Supreme Court gives president power to fire consumer agency director at will
WASHINGTON — The Supreme Court on Monday struck down the semi-independent status of the consumer protection agency created in the wake of the 2008 financial collapse and ruled that the president has the power to hire and fire its director at will.
The justices, by a 5-4 vote, said Congress violated the president’s constitutional authority over the executive branch when it established the Consumer Financial Protection Bureau with a director who was appointed by the president for a five-year term but who could not be fired except for a specific cause, such as “neglect of duty or malfeasance in office.”
However, the decision was narrow and limited. It does not directly threaten independent agencies like the Federal Reserve or the Securities and Exchange Commission which are governed by a multimember board. Moreover, the court’s ruling does not upset or throw out any of the decisions made by the consumer agency.
The case highlighted a sharp dispute between the court’s conservatives and liberals over the Constitution and the balance of power between the president and Congress.
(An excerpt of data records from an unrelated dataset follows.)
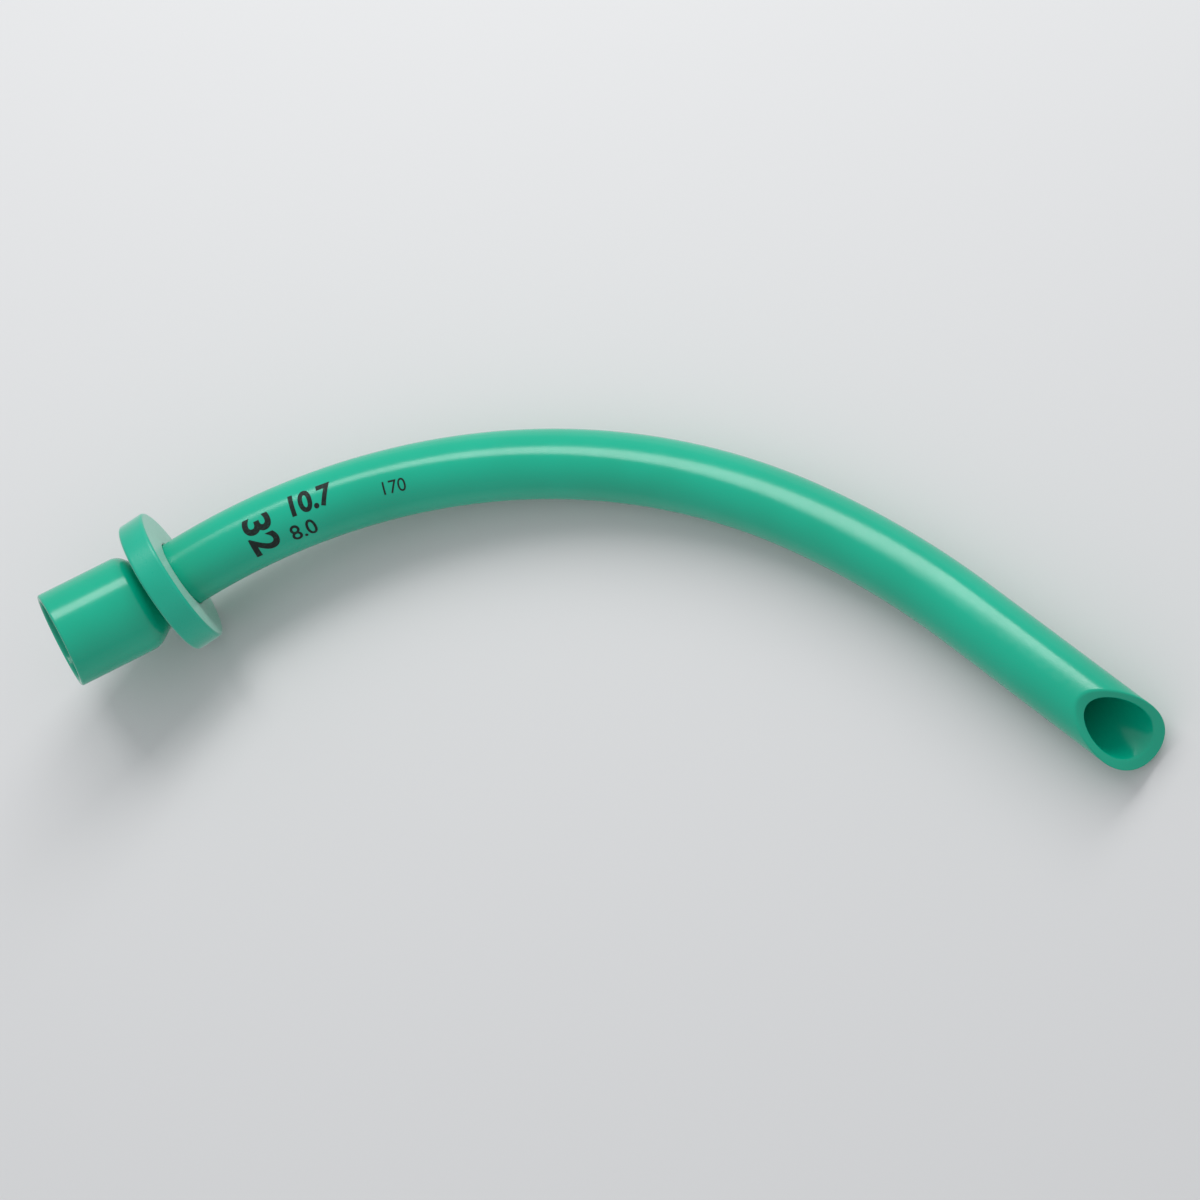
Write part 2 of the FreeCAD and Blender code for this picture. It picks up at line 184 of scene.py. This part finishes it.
# The knife's curved path, seen from the side, onto which both sides' end rings are pressed. The inner
# ring is then stretched along the tip about a spot past its end, so that it moves further in, most at
# the heel, where the thin lip is polished back. Last, the long faces behind both rings are cut shorter.
knife_sides = 1080
knife_width = 0.02
lip_stretch = 1.096
lip_spot = 0.0056
plain_end = -bevel_length - bevel_lead
long_edge = 0.002
upper = Vector((-bevel_length, 0, shaft_radius))
lower = Vector((0, 0, -shaft_radius))
chord = lower - upper
inward = Vector((chord.z, 0, -chord.x)).normalized()
knife_middle = (upper + lower) / 2 + inward * math.sqrt(bevel_radius ** 2 - (chord.length / 2) ** 2)
bpy.ops.mesh.primitive_circle_add(
    vertices=knife_sides, radius=bevel_radius, location=knife_middle, rotation=(math.radians(90), 0, 0)
)
knife = bpy.context.object
bpy.ops.object.transform_apply(location=True, rotation=True, scale=True)
bpy.ops.object.mode_set(mode="EDIT")
bpy.ops.mesh.select_all(action="SELECT")
bpy.ops.transform.translate(value=(0, -knife_width / 2, 0))
bpy.ops.mesh.extrude_region_move(TRANSFORM_OT_translate={"value": (0, knife_width, 0)})
bpy.ops.object.mode_set(mode="OBJECT")
lay(knife, Matrix.Rotation(bevel_turn, 4, "X"))
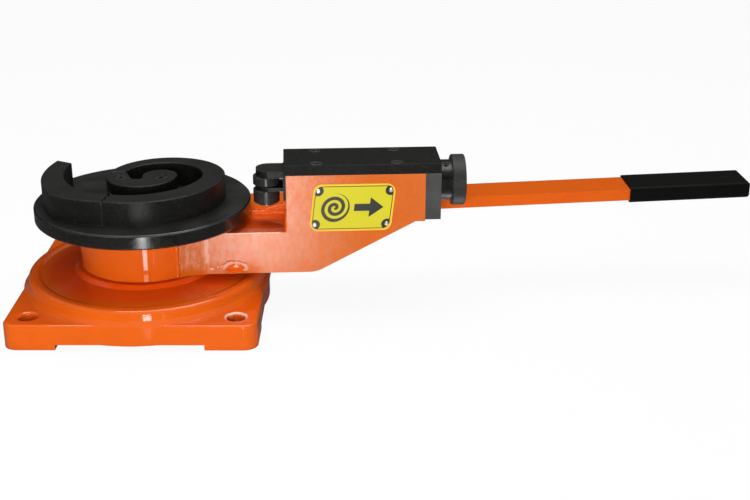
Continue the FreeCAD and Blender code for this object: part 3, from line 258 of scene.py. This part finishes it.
def ring_marks_group():
    """Fine concentric tool marks round the Z axis of the vector, as height and as tone."""
    group, start, end = new_group("ring marks", {"Vector": VECTOR, "Pitch": NUMBER},
                                  {"Height": NUMBER, "Tone": NUMBER})
    x, y, z = split(group, start.outputs["Vector"])
    along = add_node(group, "ShaderNodeCombineXYZ", {0: hypotenuse(group, x, y), 2: z}).outputs[0]
    marks_to_metre = calc(group, "DIVIDE", 1.0, start.outputs["Pitch"])
    feed(group, end, {
        "Height": noise(group, along, scale=marks_to_metre, detail=1.0),
        "Tone": noise(group, along, scale=90.0, detail=2.0)})
    return group


RING_MARKS = ring_marks_group()


def turned_metal(title, dark, light, roughness, centre=(0, 0, 0), turn=(0, 0, 0)):
    """Bare metal off the lathe, with its axis through centre and its marks running round."""
    mark_depth = 0.00004
    rubbed_bright = 0.4
    material, tree, shader = blank_material(title)
    placed = add_node(tree, "ShaderNodeMapping", {
        "Vector": object_space(tree), "Location": centre, "Rotation": turn}, vector_type="TEXTURE")
    marks = place_group(tree, RING_MARKS, {"Vector": placed.outputs[0], "Pitch": 0.0005})
    edge = place_group(tree, SOFT_EDGE, {"Radius": 0.0004})
    body = blend_colours(tree, marks.outputs["Tone"], dark, light)
    rubbed = calc(tree, "MULTIPLY", edge.outputs["Edge"], rubbed_bright)
    bright = [min(1.0, 1.5 * part) for part in light]
    feed(tree, shader, {
        "Base Color": blend_colours(tree, rubbed, body, bright),
        "Roughness": ramp(tree, marks.outputs["Tone"], low=0.3, high=0.7, at_low=roughness - 0.06,
                          at_high=roughness + 0.08),
        "Normal": relief(tree, mark_depth, marks.outputs["Height"], edge.outputs["Normal"], strength=0.5),
        "Metallic": 1.0})
    return material


BRONZE_DARK = (0.42, 0.24, 0.09)
BRONZE_LIGHT = (0.55, 0.34, 0.14)
finish(turned_metal("spindle steel", dark=(0.24, 0.245, 0.25), light=(0.34, 0.345, 0.35), roughness=0.32),
       "spindle", "spindle_washer", "spindle_nut", "spindle_key")
finish(turned_metal("bearing bronze", BRONZE_DARK, BRONZE_LIGHT, roughness=0.36), "thrust_washer", "hub_bush")


# ---------------------------------------------------------------- disk and scroll former
# Steel disk with the scroll in three pieces on top, all machined and then hot blacked. The heart
# is screwed down, and the middle and outer stretches lift off their dowels.

def wear_group():
    """Mask of rubbed arrises, with the cloud and the grain of a dark finish."""
    group, start, end = new_group(
        "handling wear", {"Vector": VECTOR, "Edge": NUMBER, "Amount": NUMBER},
        {"Wear": NUMBER, "Cloud": NUMBER, "Grain": NUMBER})
    where = start.outputs["Vector"]
    patchy = noise(group, where, scale=260.0, detail=4.0, roughness=0.7)
    rubbed = ramp(group, patchy, low=0.40, high=0.62, at_low=0.15)
    lines = calc(group, "MULTIPLY", start.outputs["Edge"], rubbed)
    feed(group, end, {
        "Wear": calc(group, "MULTIPLY", lines, start.outputs["Amount"]),
        "Cloud": noise(group, where, scale=34.0, detail=4.0),
        "Grain": noise(group, where, scale=1000.0, detail=2.0)})
    return group


WEAR = wear_group()


def blacked_steel(title, dark=(0.0035, 0.0033, 0.0027), light=(0.0080, 0.0076, 0.0066), roughness=0.38,
                  wear=0.5, grain=0.00010, arris=0.0007, shine=0.32):
    """Machined steel under a black oxide finish, greyer where its arrises are rubbed and in fine grey flecks
    that are partly bare metal and partly painted glint spots, and duller on top.
    """
    bare_grey = (0.17, 0.17, 0.172)
    material, tree, shader = blank_material(title)
    edge = place_group(tree, SOFT_EDGE, {"Radius": arris})
    worn = place_group(tree, WEAR, {
        "Vector": object_space(tree), "Edge": edge.outputs["Edge"], "Amount": wear})
    body = blend_colours(tree, worn.outputs["Cloud"], dark, light)
    # Fine grey flecks: partly bare metal, partly painted glint spots.
    specks_and_glints = ramp(tree, worn.outputs["Grain"], low=0.58, high=0.74, at_high=0.22)
    clouded = ramp(tree, worn.outputs["Cloud"], low=0.3, high=0.7, at_low=roughness - 0.07,
                   at_high=roughness + 0.07)
    dusty = ramp(tree, facing_up(tree), low=0.5, high=0.95, at_high=0.22)
    feed(tree, shader, {
        "Base Color": blend_colours(tree, calc(tree, "ADD", worn.outputs["Wear"], specks_and_glints), body, bare_grey),
        "Roughness": calc(tree, "ADD", clouded, dusty),
        "Normal": relief(tree, grain, worn.outputs["Grain"], edge.outputs["Normal"], strength=0.6),
        "Specular IOR Level": shine})
    return material


finish(blacked_steel("former black", wear=0.8), "center_former", "middle_former", "outer_former")
finish(blacked_steel("disk black", roughness=0.17, wear=0.95, grain=0.00007, arris=0.0009, shine=0.8),
       "former_disk")
SCREW_BLACK = blacked_steel("screw black", dark=(0.006, 0.006, 0.006), light=(0.016, 0.016, 0.016),
                            roughness=0.30, wear=0.8, grain=0.00005, arris=0.0003, shine=0.5)
finish(SCREW_BLACK, "former_screws")
BRIGHT_STEEL = turned_metal("bright steel", dark=(0.50, 0.50, 0.50), light=(0.66, 0.66, 0.65), roughness=0.26)
finish(BRIGHT_STEEL, "former_set_screw", "middle_former_dowels", "outer_former_dowels")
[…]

The court’s conservatives, including Chief Justice John G. Roberts, believe the Constitution created a strong chief executive who has the power to control agencies and who is accountable to the voters for results.
“The president’s power to remove — and thus supervise — those who wield executive power on his behalf follows from the text of Article II,” he said, referring to the clause of the Constitution that says, “The executive power shall be vested in a president of the United States of America.” Roberts added, “The entire ‘executive power’ belongs to the president alone.”
“We therefore hold that the structure of the CFPB violates the separation of powers,” Roberts wrote in Seila Law vs. CFPB.
In dissent, Justice Elena Kagan pointed out the constitutional clause he cited says nothing about the president’s power to remove officials at will. She and her liberal colleagues insisted the Constitution authorizes Congress to structure the government through legislation, and she said the court should stand aside.
“Throughout the nation’s history, this court has left most decisions about how to structure the executive branch to Congress and the president, acting through legislation they both agree to,” she wrote. “In second-guessing the political branches, the majority second-guesses as well the wisdom of the framers and the judgment of history. It writes in rules to the Constitution that the drafters knew well enough not to put there.”
In the end, the ruling may prove to benefit the Democrats. If former Vice President Joe Biden is elected in November, he would be authorized to replace the current director, Kathy Kraninger, who was appointed by President Trump two years ago. If the high court had upheld the five-year term provision, Trump’s appointee could have served for three years in a Biden administration.
The consumer agency was created in 2010 at the behest of then-Harvard law professor and now-Sen. Elizabeth Warren (D-Mass.), with the aim of protecting consumers from Wall Street and other powerful financial interests. Its congressional sponsors sought to shield the agency from political influence by giving the director a five-year term in office.
Business groups have fought the bureau from the start, and they challenged its constitutionality in court.
While Roberts agreed with the four conservatives that it was unconstitutional to have a single director who could not be easily removed by the president, he said that feature of the law could be severed from the rest, leaving the agency undisturbed. Some had argued that if the provision about the director was deemed unconstitutional, the entire law should be declared invalid and the agency itself disbanded.
“Generally speaking, when confronting a constitutional flaw in a statute, we try to limit the solution to the problem, severing any problematic portions while leaving the remainder intact,” Roberts wrote. “Even in the absence of a severability clause, the ‘traditional’ rule is that the unconstitutional provision must be severed unless the statute created in its absence is legislation that Congress would not have enacted.”
This passage should be encouraging for defenders of Obamacare, which is facing a constitutional attack from President Trump and a group of Republican attorneys generals led by Texas. A key issue there is whether the entire Affordable Care Act should be struck down because Congress effectively repealed the so-called individual mandate, which penalized Americans who did not buy insurance.
The CFPB case began when agency officials were looking into allegations that a small Orange County law firm was violating its restrictions on the advertising and marketing of debt-relief services. When the consumer protection agency sent a demand for information, the law firm refused and alleged the bureau was operating unconstitutionally.
A federal judge and the 9th Circuit Court rejected that claim, but the high court agreed to hear the case. Roberts said the case would be sent back to the appeals court to decide what to about the demand for records.